Your instructions -
Set down, please, exactly the lines below that run from the line with "module rubber_buffer() color(rubber)" to the line with "for corner in", both lines included.

— Begin —

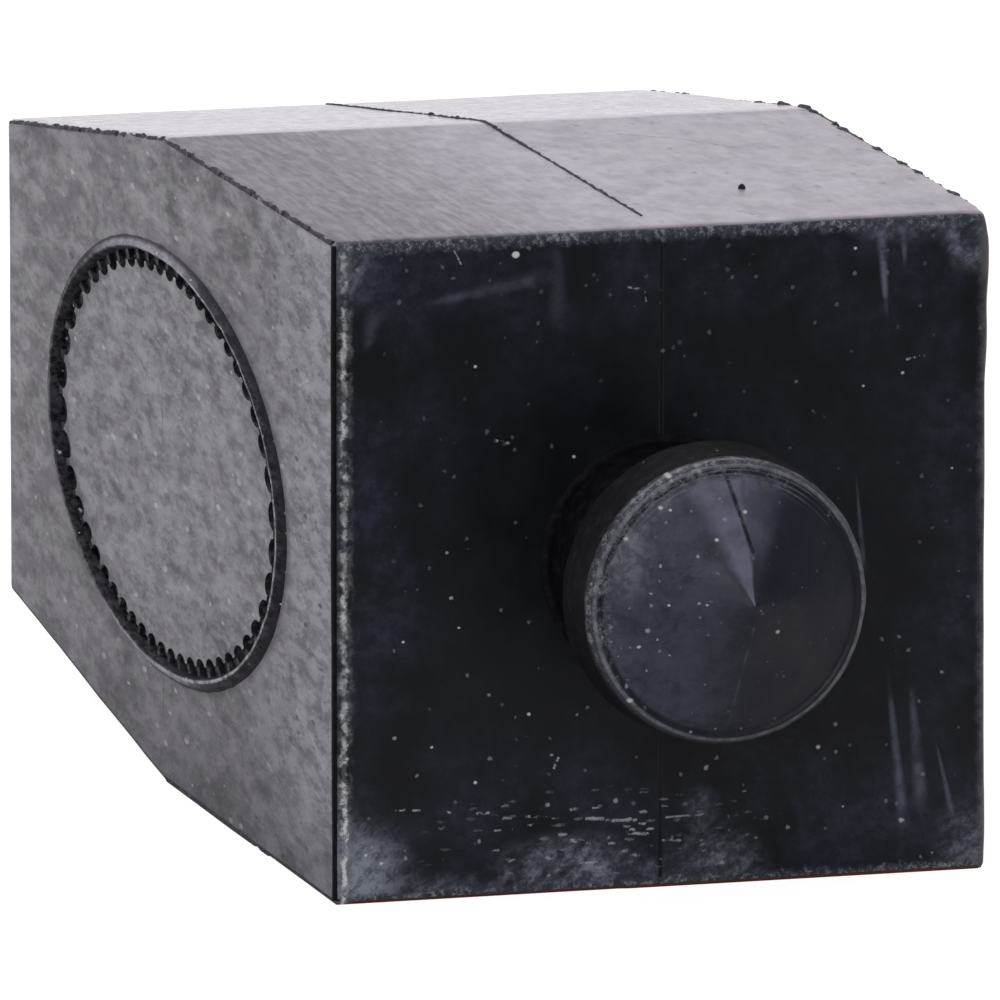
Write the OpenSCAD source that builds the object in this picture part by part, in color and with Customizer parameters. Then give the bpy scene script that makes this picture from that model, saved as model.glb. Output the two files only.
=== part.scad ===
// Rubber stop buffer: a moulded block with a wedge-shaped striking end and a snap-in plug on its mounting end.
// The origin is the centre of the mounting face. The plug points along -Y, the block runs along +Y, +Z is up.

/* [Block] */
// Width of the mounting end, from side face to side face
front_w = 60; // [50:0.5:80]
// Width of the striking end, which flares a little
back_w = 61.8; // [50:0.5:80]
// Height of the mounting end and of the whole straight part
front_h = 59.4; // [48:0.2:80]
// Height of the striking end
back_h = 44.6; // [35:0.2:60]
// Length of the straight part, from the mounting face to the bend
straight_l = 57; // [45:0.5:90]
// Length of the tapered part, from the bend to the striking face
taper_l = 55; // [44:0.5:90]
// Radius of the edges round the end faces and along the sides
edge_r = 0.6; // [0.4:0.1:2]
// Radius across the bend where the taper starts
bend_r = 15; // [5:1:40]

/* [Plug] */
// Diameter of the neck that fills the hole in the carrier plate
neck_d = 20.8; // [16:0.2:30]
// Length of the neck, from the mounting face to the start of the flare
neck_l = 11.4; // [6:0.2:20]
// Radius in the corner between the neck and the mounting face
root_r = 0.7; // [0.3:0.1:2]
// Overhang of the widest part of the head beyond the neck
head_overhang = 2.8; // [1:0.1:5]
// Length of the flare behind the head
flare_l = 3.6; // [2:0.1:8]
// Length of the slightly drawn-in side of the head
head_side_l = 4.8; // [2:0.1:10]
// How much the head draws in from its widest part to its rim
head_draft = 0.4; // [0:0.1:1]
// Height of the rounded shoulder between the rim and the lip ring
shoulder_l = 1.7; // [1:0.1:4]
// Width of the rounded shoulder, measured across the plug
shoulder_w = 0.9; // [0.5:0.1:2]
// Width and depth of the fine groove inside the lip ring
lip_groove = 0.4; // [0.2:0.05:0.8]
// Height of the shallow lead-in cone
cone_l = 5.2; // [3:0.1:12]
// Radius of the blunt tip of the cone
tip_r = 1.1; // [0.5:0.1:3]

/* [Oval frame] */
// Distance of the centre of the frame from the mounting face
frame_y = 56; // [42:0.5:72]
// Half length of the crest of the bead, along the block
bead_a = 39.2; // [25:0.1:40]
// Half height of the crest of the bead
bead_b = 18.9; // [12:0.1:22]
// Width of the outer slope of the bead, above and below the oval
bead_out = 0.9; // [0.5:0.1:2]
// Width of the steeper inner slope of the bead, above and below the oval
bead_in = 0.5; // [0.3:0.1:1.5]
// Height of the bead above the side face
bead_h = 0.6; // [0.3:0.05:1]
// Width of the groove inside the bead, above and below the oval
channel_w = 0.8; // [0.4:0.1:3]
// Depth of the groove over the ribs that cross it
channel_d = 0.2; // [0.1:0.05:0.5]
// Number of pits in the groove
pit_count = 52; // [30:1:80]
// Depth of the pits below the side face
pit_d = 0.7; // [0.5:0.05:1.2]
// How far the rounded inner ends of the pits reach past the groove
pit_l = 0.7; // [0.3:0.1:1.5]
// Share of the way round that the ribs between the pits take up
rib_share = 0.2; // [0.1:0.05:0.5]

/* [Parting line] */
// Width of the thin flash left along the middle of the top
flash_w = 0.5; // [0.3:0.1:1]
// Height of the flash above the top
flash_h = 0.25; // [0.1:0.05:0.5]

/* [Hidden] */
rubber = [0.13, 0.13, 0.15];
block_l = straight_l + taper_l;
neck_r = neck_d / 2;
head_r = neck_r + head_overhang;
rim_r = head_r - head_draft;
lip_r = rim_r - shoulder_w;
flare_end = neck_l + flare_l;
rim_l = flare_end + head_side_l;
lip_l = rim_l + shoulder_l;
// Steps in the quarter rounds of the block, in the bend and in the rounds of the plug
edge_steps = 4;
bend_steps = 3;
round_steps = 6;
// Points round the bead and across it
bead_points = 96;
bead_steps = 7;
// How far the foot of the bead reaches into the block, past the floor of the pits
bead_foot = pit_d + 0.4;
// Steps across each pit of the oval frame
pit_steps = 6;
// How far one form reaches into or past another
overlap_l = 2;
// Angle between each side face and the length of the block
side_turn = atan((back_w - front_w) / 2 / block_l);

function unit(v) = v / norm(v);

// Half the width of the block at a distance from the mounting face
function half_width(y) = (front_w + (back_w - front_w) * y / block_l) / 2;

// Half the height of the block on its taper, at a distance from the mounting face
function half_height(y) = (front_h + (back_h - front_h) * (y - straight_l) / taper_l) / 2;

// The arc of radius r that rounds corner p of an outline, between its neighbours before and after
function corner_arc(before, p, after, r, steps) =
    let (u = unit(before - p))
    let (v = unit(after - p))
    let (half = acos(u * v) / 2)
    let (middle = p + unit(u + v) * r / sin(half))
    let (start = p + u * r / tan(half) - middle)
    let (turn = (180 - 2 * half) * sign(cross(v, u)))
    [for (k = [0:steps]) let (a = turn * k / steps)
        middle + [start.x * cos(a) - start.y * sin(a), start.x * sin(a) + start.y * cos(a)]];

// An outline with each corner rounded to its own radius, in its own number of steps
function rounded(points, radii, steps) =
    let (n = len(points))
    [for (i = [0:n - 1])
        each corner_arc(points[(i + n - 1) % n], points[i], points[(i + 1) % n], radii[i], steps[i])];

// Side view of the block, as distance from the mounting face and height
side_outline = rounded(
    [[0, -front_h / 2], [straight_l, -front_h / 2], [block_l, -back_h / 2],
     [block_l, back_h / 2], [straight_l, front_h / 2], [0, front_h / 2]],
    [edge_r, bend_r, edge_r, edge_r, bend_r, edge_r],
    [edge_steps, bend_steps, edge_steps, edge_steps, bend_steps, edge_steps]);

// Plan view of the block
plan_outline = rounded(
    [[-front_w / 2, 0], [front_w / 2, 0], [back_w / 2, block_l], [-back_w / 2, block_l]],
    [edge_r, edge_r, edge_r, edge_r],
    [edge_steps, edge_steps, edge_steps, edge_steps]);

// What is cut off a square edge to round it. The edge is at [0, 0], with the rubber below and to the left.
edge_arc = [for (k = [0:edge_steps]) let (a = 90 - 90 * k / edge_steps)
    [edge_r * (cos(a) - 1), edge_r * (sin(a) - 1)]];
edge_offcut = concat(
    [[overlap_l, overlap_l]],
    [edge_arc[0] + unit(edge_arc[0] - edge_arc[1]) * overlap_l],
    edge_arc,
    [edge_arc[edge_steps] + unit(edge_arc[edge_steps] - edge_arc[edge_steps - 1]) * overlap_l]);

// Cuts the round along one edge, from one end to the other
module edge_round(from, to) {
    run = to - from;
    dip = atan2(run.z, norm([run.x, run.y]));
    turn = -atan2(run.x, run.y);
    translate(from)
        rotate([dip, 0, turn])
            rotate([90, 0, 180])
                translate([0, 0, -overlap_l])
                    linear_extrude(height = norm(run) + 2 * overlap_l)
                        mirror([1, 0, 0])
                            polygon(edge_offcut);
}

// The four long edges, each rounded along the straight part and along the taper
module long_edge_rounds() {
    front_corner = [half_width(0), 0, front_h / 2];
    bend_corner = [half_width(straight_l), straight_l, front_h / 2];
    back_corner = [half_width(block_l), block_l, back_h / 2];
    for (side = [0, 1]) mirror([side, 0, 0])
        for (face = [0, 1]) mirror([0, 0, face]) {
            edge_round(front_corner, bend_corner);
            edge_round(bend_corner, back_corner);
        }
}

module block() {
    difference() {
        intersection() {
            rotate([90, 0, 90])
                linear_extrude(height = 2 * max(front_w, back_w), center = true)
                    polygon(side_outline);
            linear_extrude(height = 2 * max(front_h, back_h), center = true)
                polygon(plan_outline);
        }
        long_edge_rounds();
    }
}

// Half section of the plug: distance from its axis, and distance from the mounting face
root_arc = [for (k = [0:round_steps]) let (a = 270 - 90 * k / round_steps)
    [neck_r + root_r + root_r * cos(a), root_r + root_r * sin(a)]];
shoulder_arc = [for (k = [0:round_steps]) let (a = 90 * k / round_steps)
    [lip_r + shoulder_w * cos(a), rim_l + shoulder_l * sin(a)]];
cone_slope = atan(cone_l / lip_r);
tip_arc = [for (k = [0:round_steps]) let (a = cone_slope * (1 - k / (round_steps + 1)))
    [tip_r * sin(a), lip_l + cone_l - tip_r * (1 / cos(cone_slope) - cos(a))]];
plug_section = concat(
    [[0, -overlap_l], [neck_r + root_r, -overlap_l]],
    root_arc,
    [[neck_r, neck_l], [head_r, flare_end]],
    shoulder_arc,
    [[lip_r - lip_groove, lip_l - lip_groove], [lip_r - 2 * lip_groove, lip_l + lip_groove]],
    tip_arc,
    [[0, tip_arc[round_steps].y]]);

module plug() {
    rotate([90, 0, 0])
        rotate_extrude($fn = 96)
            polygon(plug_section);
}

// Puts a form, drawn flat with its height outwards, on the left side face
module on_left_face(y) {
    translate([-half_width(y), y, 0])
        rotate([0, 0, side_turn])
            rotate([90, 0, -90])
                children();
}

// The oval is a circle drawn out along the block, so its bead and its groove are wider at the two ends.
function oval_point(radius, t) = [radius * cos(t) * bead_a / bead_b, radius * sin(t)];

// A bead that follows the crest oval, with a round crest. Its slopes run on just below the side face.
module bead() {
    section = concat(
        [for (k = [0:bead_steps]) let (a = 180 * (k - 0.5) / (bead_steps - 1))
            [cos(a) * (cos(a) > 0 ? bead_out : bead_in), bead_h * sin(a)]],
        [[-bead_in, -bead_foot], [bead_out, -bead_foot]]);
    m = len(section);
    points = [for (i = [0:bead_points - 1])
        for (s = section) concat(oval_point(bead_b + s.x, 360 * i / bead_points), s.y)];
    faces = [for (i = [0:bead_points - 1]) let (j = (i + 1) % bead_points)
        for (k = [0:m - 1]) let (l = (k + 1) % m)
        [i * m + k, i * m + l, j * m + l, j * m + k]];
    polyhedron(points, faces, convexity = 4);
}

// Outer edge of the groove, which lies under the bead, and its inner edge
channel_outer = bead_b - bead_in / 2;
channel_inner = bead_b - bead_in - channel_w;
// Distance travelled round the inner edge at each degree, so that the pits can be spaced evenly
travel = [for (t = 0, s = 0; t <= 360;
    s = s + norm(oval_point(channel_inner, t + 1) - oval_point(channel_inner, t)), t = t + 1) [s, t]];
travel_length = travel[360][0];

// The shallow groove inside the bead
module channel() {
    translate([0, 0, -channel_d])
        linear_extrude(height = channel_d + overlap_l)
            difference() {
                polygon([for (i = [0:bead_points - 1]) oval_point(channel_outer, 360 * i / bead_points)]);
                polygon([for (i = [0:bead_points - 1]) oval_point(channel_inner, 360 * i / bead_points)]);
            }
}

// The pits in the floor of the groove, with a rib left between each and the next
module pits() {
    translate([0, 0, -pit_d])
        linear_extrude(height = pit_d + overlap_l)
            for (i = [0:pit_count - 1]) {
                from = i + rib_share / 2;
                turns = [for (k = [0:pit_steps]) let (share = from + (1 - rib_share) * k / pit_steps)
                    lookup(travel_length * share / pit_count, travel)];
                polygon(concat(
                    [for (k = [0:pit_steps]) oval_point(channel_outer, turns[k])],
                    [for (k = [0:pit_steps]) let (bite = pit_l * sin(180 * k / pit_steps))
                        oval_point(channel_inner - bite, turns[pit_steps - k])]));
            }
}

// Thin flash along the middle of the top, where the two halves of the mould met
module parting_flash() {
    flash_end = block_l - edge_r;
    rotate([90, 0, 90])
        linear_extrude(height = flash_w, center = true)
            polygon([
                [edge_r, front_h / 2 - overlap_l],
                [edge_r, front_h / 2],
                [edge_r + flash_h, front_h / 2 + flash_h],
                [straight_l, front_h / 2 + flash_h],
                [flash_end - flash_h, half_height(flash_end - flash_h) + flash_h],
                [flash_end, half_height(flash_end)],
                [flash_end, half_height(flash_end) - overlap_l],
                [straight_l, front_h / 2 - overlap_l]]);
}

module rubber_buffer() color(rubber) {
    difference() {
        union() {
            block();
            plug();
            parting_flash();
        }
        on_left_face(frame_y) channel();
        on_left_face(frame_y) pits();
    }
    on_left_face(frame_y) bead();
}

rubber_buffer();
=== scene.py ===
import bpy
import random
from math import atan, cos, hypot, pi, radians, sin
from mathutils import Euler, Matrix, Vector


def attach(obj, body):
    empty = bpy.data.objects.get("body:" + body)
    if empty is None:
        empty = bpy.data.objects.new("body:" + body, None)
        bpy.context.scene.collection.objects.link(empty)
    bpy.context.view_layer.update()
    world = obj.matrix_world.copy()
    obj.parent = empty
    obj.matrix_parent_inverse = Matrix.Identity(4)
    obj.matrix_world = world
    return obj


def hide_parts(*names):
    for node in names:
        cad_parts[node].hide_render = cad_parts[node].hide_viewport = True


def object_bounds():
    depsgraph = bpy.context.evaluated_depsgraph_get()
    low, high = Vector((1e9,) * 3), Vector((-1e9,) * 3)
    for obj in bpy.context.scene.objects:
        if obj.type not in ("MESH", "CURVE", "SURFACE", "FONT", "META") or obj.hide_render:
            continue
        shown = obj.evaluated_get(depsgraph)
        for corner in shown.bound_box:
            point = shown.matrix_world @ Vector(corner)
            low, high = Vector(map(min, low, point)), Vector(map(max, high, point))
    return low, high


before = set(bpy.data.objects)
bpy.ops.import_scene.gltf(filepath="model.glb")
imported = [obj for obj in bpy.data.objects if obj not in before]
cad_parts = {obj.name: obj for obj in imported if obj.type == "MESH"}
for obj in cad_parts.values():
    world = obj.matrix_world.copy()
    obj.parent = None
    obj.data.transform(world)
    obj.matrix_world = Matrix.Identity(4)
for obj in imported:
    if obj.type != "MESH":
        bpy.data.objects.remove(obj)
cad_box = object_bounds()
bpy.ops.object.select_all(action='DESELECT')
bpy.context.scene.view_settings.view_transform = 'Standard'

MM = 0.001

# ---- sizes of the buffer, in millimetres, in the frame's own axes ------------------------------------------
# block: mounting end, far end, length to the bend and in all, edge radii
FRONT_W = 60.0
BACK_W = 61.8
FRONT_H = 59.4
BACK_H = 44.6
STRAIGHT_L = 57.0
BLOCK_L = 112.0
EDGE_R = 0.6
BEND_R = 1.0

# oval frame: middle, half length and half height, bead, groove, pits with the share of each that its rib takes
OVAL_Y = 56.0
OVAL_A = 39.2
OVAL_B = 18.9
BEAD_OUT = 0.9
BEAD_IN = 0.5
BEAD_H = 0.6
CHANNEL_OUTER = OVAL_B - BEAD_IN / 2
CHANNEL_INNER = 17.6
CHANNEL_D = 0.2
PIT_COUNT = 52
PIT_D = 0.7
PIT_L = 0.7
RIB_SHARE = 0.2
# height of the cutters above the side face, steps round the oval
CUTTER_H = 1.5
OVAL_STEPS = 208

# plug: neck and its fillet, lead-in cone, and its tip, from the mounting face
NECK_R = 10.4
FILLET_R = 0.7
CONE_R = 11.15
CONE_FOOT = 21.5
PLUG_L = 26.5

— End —

Response to the task -
module rubber_buffer() color(rubber) {
    difference() {
        union() {
            block();
            plug();
            parting_flash();
        }
        on_left_face(frame_y) channel();
        on_left_face(frame_y) pits();
    }
    on_left_face(frame_y) bead();
}

rubber_buffer();
=== scene.py ===
import bpy
import random
from math import atan, cos, hypot, pi, radians, sin
from mathutils import Euler, Matrix, Vector


def attach(obj, body):
    empty = bpy.data.objects.get("body:" + body)
    if empty is None:
        empty = bpy.data.objects.new("body:" + body, None)
        bpy.context.scene.collection.objects.link(empty)
    bpy.context.view_layer.update()
    world = obj.matrix_world.copy()
    obj.parent = empty
    obj.matrix_parent_inverse = Matrix.Identity(4)
    obj.matrix_world = world
    return obj


def hide_parts(*names):
    for node in names:
        cad_parts[node].hide_render = cad_parts[node].hide_viewport = True


def object_bounds():
    depsgraph = bpy.context.evaluated_depsgraph_get()
    low, high = Vector((1e9,) * 3), Vector((-1e9,) * 3)
    for obj in bpy.context.scene.objects:
        if obj.type not in ("MESH", "CURVE", "SURFACE", "FONT", "META") or obj.hide_render:
            continue
        shown = obj.evaluated_get(depsgraph)
        for corner in shown.bound_box:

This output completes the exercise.